** START DATA BLOCK **
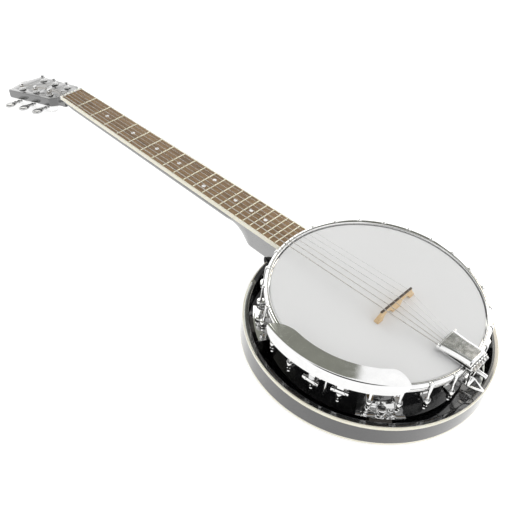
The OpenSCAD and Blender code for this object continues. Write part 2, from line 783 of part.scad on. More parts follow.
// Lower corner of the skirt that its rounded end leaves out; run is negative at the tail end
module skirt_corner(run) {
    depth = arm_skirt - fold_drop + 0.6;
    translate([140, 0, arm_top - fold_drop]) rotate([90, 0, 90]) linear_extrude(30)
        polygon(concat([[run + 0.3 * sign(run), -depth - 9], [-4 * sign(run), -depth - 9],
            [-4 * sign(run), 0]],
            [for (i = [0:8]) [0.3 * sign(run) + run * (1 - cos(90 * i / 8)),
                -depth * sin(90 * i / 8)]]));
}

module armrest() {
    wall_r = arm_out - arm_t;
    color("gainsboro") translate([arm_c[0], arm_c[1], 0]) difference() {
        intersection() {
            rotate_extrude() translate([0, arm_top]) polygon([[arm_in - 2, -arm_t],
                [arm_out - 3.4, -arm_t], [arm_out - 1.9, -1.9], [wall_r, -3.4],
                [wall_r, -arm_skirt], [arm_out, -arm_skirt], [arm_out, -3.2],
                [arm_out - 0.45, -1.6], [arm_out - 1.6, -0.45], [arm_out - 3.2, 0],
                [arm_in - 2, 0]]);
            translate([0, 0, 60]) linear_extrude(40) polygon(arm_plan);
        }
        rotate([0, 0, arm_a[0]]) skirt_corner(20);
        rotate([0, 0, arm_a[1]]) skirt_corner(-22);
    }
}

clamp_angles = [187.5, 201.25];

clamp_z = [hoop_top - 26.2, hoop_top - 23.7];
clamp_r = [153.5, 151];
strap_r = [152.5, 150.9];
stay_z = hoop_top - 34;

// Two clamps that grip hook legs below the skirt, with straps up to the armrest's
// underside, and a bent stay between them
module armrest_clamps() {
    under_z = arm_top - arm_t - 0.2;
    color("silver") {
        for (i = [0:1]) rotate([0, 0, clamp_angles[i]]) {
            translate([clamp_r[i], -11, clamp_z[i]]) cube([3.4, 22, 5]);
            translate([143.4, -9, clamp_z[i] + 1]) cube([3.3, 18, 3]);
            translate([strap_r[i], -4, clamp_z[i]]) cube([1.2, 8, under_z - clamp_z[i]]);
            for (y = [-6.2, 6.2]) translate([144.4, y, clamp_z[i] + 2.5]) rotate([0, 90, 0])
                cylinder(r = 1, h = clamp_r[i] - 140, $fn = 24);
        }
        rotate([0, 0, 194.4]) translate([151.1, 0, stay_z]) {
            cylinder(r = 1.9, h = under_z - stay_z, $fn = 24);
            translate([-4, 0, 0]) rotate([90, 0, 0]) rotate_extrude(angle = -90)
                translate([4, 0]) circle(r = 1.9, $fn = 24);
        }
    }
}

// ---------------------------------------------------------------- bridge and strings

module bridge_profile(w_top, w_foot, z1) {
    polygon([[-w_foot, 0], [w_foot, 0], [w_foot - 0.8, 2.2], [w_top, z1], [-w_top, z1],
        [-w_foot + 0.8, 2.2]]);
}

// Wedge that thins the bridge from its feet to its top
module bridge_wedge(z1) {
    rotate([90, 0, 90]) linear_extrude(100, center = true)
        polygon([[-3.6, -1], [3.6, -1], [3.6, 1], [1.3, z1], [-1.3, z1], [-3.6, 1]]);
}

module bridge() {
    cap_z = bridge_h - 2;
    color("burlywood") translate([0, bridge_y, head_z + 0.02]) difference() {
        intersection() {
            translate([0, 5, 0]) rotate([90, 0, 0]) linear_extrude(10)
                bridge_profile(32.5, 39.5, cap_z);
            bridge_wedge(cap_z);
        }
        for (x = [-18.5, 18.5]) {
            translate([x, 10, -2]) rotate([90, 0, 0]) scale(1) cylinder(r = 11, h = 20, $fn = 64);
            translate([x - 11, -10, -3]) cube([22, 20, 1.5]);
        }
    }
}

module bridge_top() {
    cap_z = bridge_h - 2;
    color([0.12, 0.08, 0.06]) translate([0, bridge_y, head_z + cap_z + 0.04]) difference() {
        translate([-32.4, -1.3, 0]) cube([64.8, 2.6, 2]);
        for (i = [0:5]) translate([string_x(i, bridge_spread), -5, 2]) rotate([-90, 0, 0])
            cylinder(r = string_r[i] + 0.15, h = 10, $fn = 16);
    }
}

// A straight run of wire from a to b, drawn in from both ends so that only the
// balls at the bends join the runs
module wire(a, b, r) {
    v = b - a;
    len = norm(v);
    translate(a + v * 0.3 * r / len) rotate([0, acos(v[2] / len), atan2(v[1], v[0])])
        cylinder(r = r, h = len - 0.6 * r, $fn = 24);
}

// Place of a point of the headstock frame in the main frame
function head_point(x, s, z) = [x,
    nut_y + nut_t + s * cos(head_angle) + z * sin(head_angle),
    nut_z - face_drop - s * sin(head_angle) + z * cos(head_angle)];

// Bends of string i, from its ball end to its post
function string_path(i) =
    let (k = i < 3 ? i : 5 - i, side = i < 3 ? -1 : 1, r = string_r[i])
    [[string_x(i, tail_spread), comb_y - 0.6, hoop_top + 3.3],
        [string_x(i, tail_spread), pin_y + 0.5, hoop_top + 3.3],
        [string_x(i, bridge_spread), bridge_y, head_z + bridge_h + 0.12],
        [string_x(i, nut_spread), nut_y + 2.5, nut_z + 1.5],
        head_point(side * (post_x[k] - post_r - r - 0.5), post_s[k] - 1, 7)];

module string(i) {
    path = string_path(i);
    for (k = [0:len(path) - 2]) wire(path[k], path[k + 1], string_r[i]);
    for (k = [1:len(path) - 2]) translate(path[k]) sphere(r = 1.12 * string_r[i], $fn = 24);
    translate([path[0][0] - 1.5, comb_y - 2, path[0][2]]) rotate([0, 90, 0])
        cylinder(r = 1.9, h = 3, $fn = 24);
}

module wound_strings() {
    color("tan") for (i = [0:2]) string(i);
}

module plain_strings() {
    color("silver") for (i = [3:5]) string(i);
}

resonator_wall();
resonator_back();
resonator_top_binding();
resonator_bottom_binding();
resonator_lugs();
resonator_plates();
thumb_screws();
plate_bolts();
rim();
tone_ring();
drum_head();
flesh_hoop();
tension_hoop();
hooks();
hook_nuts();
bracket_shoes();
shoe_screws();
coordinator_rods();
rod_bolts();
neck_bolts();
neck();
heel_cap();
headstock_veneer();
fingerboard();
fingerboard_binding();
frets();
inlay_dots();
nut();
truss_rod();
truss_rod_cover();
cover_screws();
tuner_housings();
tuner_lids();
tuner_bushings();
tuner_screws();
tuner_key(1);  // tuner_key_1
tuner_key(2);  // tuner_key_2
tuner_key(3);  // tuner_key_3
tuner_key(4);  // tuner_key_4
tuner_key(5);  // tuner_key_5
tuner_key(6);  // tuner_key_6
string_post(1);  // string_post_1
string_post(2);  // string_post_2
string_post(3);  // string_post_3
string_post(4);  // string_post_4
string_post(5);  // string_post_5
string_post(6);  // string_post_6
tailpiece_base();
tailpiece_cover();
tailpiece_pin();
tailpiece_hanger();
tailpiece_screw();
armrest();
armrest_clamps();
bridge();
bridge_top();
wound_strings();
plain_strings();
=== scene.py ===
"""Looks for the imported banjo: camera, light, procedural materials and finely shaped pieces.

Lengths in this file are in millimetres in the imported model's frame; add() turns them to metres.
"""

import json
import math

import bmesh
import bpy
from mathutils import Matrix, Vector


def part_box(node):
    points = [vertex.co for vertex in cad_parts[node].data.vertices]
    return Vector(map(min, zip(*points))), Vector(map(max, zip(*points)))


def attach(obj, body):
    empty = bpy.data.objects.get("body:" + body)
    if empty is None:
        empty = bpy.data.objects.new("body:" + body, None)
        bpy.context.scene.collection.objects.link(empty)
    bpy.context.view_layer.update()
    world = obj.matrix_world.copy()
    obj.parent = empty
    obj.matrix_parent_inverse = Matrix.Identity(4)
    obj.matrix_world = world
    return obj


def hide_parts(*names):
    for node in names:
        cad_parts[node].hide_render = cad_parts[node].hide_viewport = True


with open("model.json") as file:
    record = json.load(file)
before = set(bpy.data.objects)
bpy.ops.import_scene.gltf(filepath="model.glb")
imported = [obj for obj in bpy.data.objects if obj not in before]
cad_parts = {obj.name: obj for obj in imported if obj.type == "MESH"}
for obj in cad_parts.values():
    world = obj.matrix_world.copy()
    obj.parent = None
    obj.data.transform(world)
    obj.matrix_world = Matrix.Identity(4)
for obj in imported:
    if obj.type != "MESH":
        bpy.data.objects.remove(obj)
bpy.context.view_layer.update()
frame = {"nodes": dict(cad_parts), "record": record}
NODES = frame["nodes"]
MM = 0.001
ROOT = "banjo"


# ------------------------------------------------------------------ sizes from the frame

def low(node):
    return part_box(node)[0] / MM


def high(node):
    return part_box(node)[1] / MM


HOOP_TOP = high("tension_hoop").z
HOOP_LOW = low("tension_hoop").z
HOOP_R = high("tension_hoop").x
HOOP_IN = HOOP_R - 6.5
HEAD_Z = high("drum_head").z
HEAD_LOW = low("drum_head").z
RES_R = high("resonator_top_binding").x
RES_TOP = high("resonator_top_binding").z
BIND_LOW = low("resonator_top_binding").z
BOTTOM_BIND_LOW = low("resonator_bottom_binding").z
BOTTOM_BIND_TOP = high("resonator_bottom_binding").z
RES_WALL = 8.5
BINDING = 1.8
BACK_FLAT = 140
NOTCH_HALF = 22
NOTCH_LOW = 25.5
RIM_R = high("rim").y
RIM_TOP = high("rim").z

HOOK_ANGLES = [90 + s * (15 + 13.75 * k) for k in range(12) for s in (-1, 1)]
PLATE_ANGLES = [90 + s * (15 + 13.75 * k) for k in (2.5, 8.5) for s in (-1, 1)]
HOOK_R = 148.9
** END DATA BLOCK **
**TO DO**
Everything from the line with "tailpiece_base();" through the line with "bpy.context.scene.collection.objects.link(empty)", both ends included, should be repeated exactly; nothing else should appear.

**SOLUTION FOR THIS TASK**
tailpiece_base();
tailpiece_cover();
tailpiece_pin();
tailpiece_hanger();
tailpiece_screw();
armrest();
armrest_clamps();
bridge();
bridge_top();
wound_strings();
plain_strings();
=== scene.py ===
"""Looks for the imported banjo: camera, light, procedural materials and finely shaped pieces.

Lengths in this file are in millimetres in the imported model's frame; add() turns them to metres.
"""

import json
import math

import bmesh
import bpy
from mathutils import Matrix, Vector


def part_box(node):
    points = [vertex.co for vertex in cad_parts[node].data.vertices]
    return Vector(map(min, zip(*points))), Vector(map(max, zip(*points)))


def attach(obj, body):
    empty = bpy.data.objects.get("body:" + body)
    if empty is None:
        empty = bpy.data.objects.new("body:" + body, None)
        bpy.context.scene.collection.objects.link(empty)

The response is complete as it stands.